Just as we can literally change the world, if we literally love our real neighbors, imagine the difference we could make if we loved our real neighbor churches and joined with them to love our neighbor and build the kingdom of God. Could we end hunger and homelessness in Bristol? In Connecticut? In the world?
Sadly, though, connecting with other Christians and other churches is not an easy ministry. It’s a totally different mentality than churches have had for decades and even centuries. There is a church that regularly calls up other churches and asks if they can pray for them. Sometimes their calls are greeted with suspicion, other times, no one even returns the call.
Offering to participate in another church’s craft fair or Vacation Bible school, even if your own Christian community does not get any credit or any cash, requires a lot of humility, patience, and forbearance. Spending your Sunday afternoon attending the ordination or installation of another church’s pastor feels like a sacrifice, and it is. And it also honors our covenantal connections and builds the whole body up in love.

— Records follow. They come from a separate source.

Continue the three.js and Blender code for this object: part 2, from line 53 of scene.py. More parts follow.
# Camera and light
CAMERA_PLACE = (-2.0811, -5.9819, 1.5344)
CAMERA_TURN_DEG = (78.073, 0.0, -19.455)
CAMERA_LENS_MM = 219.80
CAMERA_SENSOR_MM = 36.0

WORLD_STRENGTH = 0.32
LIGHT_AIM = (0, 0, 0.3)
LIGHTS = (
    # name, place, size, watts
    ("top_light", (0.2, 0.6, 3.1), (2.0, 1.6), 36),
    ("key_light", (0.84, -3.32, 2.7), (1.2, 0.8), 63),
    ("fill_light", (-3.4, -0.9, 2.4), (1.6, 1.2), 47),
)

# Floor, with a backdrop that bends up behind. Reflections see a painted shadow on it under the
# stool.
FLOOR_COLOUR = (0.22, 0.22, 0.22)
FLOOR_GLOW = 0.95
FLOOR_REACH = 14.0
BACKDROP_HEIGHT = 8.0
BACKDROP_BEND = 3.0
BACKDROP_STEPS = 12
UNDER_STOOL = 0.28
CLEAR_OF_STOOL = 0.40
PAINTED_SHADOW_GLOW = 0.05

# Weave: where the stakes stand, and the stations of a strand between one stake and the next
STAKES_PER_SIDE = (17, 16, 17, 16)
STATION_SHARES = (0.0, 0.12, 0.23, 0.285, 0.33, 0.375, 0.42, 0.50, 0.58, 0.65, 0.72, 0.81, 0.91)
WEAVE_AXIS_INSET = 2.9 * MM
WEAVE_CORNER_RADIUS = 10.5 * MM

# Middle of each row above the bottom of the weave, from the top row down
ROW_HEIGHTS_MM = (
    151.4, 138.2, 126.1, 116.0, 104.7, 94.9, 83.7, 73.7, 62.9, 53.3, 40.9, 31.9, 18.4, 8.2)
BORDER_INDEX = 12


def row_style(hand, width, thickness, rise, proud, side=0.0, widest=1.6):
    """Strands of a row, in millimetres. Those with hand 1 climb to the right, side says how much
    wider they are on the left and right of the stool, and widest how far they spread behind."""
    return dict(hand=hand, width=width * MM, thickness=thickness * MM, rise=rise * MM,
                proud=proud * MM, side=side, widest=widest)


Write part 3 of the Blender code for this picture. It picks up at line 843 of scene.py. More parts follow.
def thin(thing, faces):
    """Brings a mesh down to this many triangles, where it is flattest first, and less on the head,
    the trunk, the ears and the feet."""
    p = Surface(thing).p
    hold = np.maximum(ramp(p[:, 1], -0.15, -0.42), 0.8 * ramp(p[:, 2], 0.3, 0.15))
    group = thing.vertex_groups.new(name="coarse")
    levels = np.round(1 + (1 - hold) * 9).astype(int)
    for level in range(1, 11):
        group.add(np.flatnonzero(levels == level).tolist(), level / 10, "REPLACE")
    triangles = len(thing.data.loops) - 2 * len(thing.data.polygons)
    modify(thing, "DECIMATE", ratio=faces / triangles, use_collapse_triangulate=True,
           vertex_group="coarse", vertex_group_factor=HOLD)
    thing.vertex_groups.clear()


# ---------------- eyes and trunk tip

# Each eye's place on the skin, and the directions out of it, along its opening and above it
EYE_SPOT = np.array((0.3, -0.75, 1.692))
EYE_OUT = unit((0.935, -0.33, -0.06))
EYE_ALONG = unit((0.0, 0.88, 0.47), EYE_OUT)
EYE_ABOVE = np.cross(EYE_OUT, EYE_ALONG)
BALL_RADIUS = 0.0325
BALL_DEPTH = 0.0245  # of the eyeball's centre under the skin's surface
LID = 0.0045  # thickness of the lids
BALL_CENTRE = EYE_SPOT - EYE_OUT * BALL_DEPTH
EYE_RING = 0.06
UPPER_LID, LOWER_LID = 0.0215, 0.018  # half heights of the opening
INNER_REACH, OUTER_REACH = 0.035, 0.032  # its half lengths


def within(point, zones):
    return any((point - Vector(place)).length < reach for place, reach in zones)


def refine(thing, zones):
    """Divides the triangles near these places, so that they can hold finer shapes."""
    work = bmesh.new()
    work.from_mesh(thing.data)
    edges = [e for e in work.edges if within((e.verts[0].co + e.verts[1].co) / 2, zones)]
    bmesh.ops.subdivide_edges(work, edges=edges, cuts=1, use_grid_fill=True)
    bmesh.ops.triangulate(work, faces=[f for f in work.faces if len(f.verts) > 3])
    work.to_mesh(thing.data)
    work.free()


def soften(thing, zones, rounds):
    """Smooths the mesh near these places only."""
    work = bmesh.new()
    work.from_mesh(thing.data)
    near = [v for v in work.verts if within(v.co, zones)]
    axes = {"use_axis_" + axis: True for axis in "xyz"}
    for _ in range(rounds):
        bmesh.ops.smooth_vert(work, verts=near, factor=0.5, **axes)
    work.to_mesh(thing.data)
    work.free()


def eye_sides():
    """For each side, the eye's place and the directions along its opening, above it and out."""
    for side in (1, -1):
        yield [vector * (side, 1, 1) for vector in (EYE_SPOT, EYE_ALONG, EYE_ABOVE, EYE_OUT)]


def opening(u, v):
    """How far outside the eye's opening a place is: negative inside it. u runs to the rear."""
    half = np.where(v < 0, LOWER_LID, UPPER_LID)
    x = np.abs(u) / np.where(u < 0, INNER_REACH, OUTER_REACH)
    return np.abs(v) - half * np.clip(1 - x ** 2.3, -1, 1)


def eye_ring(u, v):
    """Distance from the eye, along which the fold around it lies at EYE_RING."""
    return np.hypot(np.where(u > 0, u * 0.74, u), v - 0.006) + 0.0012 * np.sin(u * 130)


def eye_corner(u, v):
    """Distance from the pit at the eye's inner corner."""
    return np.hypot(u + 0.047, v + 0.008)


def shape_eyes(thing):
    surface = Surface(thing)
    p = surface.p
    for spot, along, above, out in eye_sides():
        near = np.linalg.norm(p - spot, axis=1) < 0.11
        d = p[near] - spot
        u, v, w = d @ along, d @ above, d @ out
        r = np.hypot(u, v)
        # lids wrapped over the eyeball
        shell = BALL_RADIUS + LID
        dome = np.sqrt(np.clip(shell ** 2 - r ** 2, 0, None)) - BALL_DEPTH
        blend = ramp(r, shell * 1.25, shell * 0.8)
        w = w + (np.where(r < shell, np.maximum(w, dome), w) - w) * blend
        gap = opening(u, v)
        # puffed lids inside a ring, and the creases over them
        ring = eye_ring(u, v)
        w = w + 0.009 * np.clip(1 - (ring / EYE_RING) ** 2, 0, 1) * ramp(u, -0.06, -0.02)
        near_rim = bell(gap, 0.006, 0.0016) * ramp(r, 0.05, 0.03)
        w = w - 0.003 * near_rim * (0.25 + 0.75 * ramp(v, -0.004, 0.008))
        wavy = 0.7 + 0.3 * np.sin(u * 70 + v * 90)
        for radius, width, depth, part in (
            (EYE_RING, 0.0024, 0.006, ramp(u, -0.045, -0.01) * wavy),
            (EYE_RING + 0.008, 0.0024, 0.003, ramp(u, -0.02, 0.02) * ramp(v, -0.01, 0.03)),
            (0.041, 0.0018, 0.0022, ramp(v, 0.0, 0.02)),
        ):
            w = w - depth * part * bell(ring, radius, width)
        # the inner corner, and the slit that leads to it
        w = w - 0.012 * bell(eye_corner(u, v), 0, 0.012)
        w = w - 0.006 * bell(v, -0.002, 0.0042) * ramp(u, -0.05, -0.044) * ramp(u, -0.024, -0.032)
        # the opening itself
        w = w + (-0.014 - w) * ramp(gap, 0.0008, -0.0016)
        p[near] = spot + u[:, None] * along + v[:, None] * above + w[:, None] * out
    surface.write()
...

Do you see what a big change this would be? And can you also envision the possibilities, the amazing things we could do as the Church of Jesus Christ, if we took literally Jesus’ prayer to be one and worked together to love our neighbors?
Our community and our world would be literally and profoundly changed.
Someone’s going to have to take the lead though, and I cannot think of anything better for the First Congregational Church to be first at than being a good neighbor to all of our sister churches in Bristol and the Farmington Valley, to be first in offering our support to our neighbor churches, asking what they are doing to build the kingdom of God and how can we help.
I’m not suggesting we give up our own ministries, that we forget our history and traditions, compromise our theological beliefs and strong commitment to inclusivity and welcome. I am inviting you to consider what it would look like to love our neighbor churches, our literal neighbor churches: the Congregational Church of Plainville, First Church in Farmington, Prospect Methodist, St. Joe’s across the street, Salvation Army around the corner, Zion Lutheran down the hill.
How might our lives, how might our ministry, how might Bristol and the world be changed for the better if we, at the First Congregational Church, United Church of Christ, Bristol, Connecticut, took literally Jesus’ words to love these neighbors, too?